The agency model "is robust because it constantly changes", according to Emery, recalling how Mindshare blew up its internal structure and simplified the organisation a decade ago.
Now there needs to be more frequent change.
"It’s about being flexible for clients," he says, as they balance their own competing interests—global and local, brand and demand, advertising and content.
That’s why Mindshare operates as a "network of networks" to adapt to each advertiser’s needs. "We’re becoming more of an outcomes-based organisation," he says.
Emery argues that clients must also educate themselves—particularly on the thorny topic of media transparency, where agencies have taken a lot of flak.
"There is nothing that people are trying to hide," he insists." There are different ways of working, different models, different ways of trading and clients have to make an informed choice."
If Emery sounds combative, it’s because he says, somewhat implausibly, that Mindshare is a "punk brand".
I don’t think we’re frightened of change.
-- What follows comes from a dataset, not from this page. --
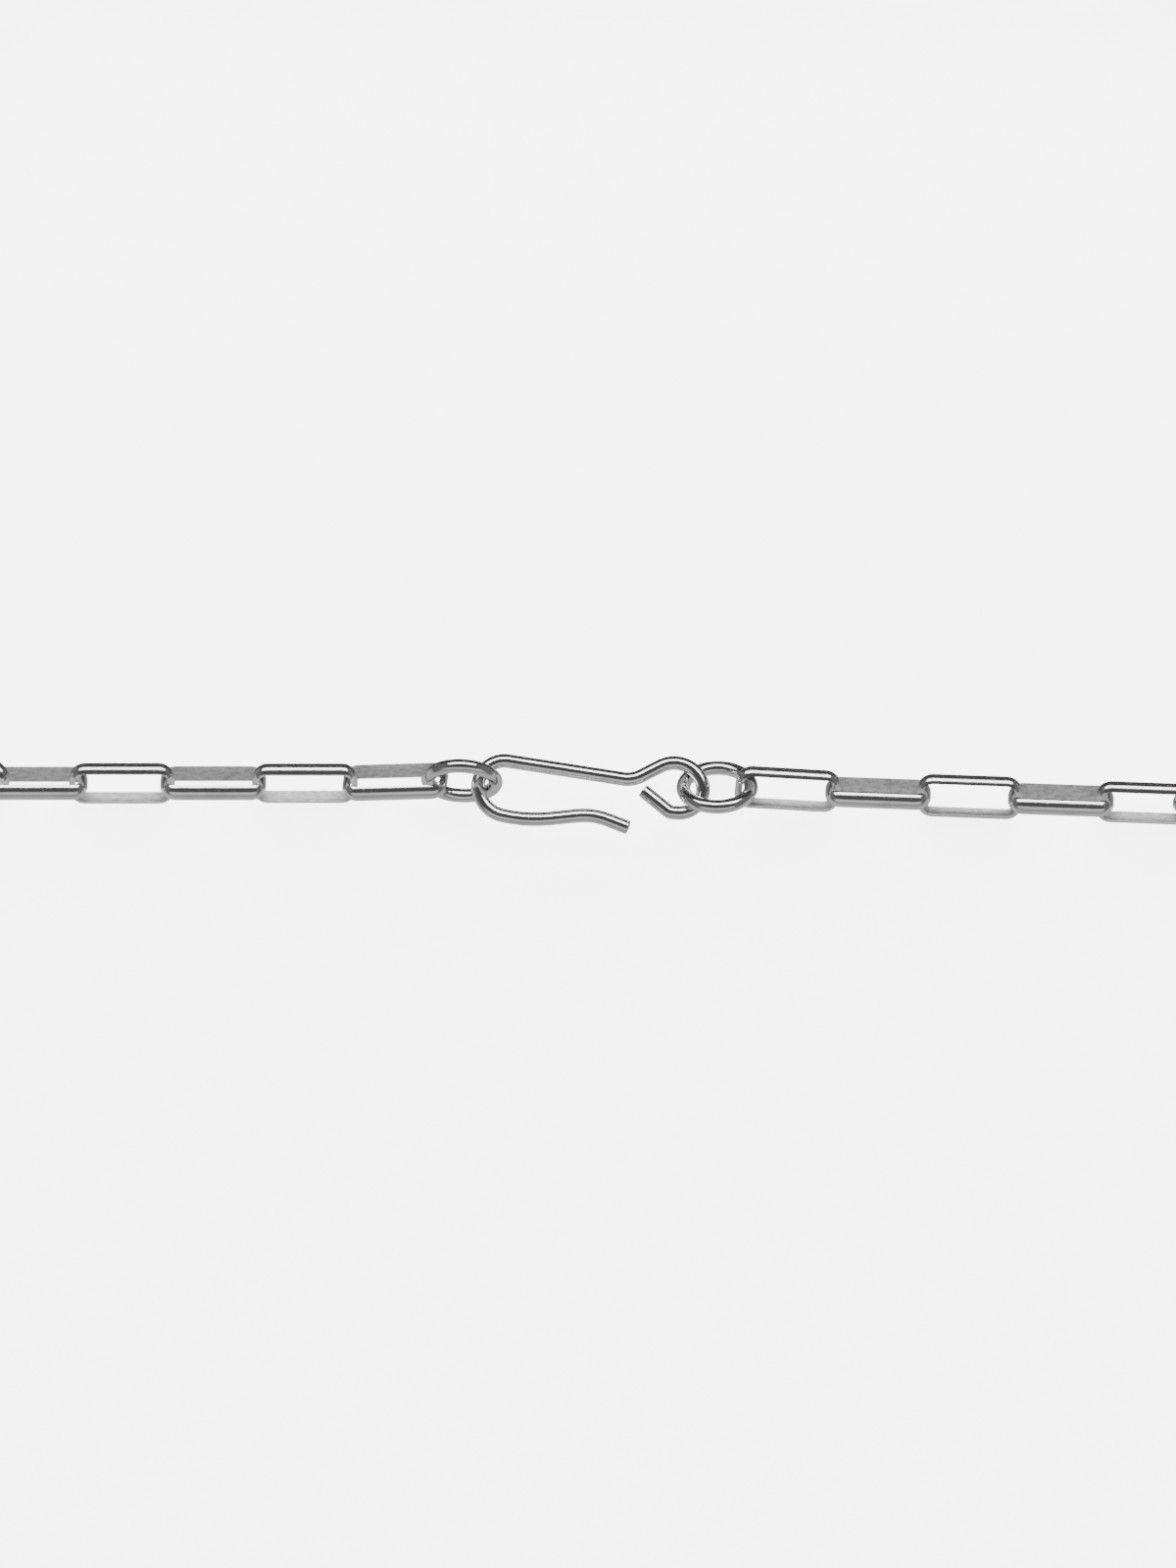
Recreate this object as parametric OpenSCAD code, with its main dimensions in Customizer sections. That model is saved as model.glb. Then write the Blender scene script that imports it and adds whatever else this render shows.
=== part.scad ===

Media agencies will survive but they will broaden and they will change.
He concedes that the agency is part of a giant corporation but he says it’s about a state of mind.
"That’s why the 20th anniversary is important," he explains. "What I like to remind people is we are a start-up company.
"The reason why every Mindshare show-reel has a Clash soundtrack—and everyone groans—is that I think there’s a punk, rebellious spirit that people need to harness and foster."
That is reflected in the agency's leaders whom Emery has largely promoted from within.
"They don’t put up with any shit, they will always find a way through to find an answer, and they want to create something new. That’s what I mean by a punk spirit," he says.
"You might as well as go and be an accountant if you don’t want to come up with new ideas. That’s why you work in an agency."
So, despite the storm clouds, Emery is "confident and hopeful".
"I don’t think we’re frightened of change," he declares. "Media agencies will survive but they will broaden and they will change."